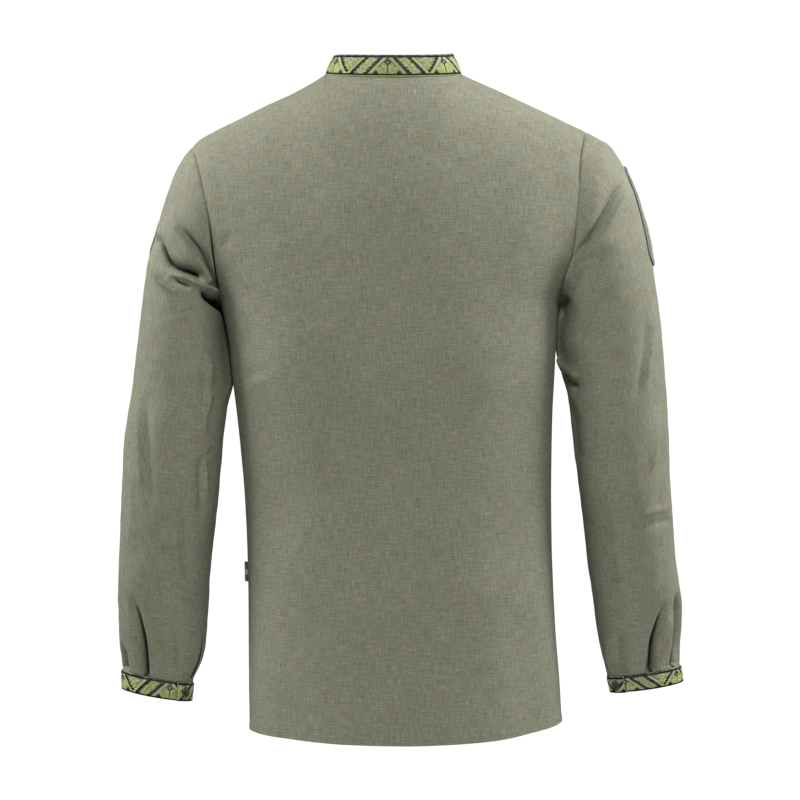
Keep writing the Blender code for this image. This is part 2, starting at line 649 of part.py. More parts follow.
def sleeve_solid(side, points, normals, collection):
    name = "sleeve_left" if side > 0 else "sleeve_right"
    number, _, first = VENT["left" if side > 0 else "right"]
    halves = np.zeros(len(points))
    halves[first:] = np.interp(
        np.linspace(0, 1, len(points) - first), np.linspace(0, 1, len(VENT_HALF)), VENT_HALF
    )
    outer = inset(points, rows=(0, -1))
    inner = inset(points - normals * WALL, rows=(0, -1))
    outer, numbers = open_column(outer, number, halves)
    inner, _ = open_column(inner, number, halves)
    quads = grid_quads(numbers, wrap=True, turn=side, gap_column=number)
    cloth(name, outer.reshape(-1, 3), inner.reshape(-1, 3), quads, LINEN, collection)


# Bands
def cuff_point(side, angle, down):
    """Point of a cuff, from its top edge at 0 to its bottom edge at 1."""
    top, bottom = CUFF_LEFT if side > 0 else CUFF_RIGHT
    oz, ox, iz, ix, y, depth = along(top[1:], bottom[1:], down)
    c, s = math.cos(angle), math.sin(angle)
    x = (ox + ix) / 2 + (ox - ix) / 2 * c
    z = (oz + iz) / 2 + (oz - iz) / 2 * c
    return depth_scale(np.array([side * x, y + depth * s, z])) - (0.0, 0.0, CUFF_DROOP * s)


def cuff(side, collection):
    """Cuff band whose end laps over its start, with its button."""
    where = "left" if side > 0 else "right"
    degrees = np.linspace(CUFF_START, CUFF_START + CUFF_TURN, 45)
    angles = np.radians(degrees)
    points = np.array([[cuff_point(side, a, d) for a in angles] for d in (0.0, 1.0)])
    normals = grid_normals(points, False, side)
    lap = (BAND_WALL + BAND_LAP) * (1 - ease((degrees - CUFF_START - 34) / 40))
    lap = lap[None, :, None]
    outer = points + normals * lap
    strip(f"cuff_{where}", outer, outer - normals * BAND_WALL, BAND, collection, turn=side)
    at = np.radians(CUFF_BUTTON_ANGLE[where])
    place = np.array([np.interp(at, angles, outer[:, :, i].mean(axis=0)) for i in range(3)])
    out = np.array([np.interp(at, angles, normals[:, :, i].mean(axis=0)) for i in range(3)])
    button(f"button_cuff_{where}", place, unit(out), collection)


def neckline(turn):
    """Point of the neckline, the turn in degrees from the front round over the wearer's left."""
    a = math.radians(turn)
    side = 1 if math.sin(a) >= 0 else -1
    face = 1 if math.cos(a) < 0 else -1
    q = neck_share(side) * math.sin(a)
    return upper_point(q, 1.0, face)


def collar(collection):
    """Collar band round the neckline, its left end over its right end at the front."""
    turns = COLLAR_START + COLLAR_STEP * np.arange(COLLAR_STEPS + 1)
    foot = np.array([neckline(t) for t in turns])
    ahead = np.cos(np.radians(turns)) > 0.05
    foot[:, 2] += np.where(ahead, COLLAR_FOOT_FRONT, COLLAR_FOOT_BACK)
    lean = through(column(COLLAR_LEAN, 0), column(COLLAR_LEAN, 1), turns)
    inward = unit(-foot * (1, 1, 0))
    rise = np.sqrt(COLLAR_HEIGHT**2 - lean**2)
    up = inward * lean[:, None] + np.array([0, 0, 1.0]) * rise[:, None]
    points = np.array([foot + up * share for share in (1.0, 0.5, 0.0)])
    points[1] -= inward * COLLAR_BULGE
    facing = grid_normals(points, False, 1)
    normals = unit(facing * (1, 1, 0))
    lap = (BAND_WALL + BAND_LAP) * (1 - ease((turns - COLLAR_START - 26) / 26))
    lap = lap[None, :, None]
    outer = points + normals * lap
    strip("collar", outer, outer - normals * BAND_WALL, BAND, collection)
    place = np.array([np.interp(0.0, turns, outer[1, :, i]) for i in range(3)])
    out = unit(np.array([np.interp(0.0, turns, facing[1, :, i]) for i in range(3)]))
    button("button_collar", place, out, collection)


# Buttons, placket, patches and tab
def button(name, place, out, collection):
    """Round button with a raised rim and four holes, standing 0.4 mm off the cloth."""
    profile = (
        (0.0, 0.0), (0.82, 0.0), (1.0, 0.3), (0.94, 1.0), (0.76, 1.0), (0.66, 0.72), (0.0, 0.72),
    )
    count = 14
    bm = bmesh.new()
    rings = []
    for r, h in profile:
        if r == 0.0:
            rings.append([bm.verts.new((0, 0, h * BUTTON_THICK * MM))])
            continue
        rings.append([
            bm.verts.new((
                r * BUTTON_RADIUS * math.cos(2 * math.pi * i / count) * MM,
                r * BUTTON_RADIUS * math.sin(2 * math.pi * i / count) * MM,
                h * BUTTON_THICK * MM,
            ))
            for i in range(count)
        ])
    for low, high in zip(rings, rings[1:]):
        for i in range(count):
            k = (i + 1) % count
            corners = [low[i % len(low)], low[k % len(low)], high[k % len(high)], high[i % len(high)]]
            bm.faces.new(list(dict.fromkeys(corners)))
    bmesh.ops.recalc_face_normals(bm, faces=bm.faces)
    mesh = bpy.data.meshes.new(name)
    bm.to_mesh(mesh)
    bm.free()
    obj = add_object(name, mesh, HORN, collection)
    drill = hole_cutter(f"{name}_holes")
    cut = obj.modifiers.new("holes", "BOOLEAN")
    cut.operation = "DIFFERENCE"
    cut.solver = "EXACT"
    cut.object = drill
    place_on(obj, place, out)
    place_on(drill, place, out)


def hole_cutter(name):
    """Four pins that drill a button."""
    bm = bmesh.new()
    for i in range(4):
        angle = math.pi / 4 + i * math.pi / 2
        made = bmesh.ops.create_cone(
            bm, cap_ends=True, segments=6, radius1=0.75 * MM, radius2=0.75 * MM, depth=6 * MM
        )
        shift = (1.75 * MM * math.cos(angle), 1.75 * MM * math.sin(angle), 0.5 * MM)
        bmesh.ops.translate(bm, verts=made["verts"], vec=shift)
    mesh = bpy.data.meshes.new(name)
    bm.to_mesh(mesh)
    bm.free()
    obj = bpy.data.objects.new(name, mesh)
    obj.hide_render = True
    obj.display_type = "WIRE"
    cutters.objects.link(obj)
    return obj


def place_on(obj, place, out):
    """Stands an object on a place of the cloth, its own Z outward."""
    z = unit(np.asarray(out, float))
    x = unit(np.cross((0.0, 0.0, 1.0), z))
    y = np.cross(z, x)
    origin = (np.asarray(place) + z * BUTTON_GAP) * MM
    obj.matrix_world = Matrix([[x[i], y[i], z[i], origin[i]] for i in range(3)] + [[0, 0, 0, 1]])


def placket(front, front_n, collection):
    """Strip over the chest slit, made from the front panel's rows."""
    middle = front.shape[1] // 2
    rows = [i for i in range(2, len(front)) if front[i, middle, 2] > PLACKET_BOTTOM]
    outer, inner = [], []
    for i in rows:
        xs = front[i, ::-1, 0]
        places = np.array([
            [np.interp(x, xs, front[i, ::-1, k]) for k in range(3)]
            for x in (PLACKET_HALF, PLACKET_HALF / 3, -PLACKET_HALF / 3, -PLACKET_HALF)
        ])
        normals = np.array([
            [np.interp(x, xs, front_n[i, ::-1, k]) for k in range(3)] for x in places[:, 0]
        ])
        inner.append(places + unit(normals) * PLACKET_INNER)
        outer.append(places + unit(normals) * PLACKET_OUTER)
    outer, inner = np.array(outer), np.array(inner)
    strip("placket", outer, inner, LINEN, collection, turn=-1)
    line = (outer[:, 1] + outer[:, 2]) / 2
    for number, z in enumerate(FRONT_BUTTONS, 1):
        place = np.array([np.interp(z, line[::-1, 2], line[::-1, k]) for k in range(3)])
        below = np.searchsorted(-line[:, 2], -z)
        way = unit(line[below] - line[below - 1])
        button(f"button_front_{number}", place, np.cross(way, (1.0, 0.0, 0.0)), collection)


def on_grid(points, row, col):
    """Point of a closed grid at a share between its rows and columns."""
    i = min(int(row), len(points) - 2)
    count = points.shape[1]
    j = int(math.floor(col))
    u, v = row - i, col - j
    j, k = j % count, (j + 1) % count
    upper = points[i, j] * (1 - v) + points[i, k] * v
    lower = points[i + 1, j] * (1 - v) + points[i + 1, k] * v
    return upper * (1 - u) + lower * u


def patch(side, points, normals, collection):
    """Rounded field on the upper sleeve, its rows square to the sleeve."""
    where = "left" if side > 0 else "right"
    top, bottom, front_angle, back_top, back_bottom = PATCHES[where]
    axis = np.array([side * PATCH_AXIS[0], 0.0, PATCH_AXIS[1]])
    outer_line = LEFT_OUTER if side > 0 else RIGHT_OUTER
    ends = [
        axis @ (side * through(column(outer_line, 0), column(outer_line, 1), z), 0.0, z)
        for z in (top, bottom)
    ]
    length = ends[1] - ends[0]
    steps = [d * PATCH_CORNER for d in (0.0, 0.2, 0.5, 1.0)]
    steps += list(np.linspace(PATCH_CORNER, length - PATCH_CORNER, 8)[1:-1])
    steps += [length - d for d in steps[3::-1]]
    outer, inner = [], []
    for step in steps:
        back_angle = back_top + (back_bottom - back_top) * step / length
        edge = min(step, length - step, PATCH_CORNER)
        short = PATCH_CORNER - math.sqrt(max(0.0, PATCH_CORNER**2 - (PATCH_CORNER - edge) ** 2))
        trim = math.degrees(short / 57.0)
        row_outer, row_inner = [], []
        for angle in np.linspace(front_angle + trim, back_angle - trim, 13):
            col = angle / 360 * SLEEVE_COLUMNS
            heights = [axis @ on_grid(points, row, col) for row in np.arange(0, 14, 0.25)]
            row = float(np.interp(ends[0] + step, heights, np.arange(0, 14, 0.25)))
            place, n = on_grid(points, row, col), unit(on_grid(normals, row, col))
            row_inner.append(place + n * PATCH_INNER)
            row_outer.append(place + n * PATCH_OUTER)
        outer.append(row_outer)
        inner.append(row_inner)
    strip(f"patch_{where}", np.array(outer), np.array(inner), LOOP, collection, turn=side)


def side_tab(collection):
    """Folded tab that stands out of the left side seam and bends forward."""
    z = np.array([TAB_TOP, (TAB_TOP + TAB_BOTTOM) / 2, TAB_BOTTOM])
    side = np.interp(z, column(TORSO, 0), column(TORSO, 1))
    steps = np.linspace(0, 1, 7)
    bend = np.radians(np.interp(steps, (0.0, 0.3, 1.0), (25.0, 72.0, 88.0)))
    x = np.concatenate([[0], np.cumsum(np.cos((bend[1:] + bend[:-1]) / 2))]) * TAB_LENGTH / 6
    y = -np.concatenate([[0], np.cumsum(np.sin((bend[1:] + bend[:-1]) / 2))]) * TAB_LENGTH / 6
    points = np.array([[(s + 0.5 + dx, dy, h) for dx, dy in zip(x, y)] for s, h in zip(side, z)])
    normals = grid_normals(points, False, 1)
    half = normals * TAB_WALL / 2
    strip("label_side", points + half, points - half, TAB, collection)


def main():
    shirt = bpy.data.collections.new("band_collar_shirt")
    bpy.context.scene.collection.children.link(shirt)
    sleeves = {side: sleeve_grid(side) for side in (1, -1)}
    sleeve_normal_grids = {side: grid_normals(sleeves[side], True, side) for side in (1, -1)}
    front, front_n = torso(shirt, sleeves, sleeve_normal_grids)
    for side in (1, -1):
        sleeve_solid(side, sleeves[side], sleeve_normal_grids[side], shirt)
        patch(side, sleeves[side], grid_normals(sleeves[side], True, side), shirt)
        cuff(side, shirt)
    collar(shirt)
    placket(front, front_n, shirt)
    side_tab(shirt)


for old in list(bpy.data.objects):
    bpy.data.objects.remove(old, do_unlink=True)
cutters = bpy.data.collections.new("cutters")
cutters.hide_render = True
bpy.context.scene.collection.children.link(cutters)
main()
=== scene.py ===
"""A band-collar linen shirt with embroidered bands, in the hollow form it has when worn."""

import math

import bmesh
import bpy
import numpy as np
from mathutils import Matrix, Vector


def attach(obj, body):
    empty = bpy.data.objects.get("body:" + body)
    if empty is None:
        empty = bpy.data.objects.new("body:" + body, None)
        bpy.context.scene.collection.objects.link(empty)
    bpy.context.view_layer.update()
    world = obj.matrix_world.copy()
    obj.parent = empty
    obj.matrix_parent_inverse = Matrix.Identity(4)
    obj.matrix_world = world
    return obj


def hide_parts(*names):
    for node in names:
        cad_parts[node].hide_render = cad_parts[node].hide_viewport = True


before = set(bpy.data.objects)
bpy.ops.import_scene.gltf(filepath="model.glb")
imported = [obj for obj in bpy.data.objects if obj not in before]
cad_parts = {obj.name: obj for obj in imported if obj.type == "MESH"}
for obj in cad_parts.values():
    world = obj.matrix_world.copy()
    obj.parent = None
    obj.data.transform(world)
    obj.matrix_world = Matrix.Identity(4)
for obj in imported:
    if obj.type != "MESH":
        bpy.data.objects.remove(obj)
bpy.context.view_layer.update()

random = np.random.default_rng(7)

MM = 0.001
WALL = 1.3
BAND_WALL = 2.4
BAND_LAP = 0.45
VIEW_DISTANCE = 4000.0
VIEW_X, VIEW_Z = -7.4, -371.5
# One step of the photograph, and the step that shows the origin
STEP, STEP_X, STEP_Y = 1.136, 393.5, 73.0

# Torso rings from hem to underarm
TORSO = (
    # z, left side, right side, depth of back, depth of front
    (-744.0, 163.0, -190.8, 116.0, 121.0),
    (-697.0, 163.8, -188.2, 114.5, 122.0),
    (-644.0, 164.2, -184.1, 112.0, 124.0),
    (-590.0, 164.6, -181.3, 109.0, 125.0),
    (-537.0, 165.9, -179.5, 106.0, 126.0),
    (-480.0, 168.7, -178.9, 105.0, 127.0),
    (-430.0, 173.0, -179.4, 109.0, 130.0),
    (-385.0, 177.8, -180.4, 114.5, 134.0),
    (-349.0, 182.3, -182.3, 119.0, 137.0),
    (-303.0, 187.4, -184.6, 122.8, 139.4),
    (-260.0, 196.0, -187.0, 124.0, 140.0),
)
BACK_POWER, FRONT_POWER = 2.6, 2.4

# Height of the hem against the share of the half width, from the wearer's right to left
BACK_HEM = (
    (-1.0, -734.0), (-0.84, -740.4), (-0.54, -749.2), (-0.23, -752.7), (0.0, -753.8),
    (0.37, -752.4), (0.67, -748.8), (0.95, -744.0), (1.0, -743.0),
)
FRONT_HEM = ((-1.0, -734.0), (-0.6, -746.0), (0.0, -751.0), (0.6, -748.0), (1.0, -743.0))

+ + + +

TASK DETAILS >> What is wanted is an exact copy of the lines from the line containing "cad_parts[node].hide_render = cad_parts[node].hide_viewport" to the line containing "random = np.random.default_rng(7)", both lines included, and of no other line.

RESULT OF THE EXERCISE >>
        cad_parts[node].hide_render = cad_parts[node].hide_viewport = True


before = set(bpy.data.objects)
bpy.ops.import_scene.gltf(filepath="model.glb")
imported = [obj for obj in bpy.data.objects if obj not in before]
cad_parts = {obj.name: obj for obj in imported if obj.type == "MESH"}
for obj in cad_parts.values():
    world = obj.matrix_world.copy()
    obj.parent = None
    obj.data.transform(world)
    obj.matrix_world = Matrix.Identity(4)
for obj in imported:
    if obj.type != "MESH":
        bpy.data.objects.remove(obj)
bpy.context.view_layer.update()

random = np.random.default_rng(7)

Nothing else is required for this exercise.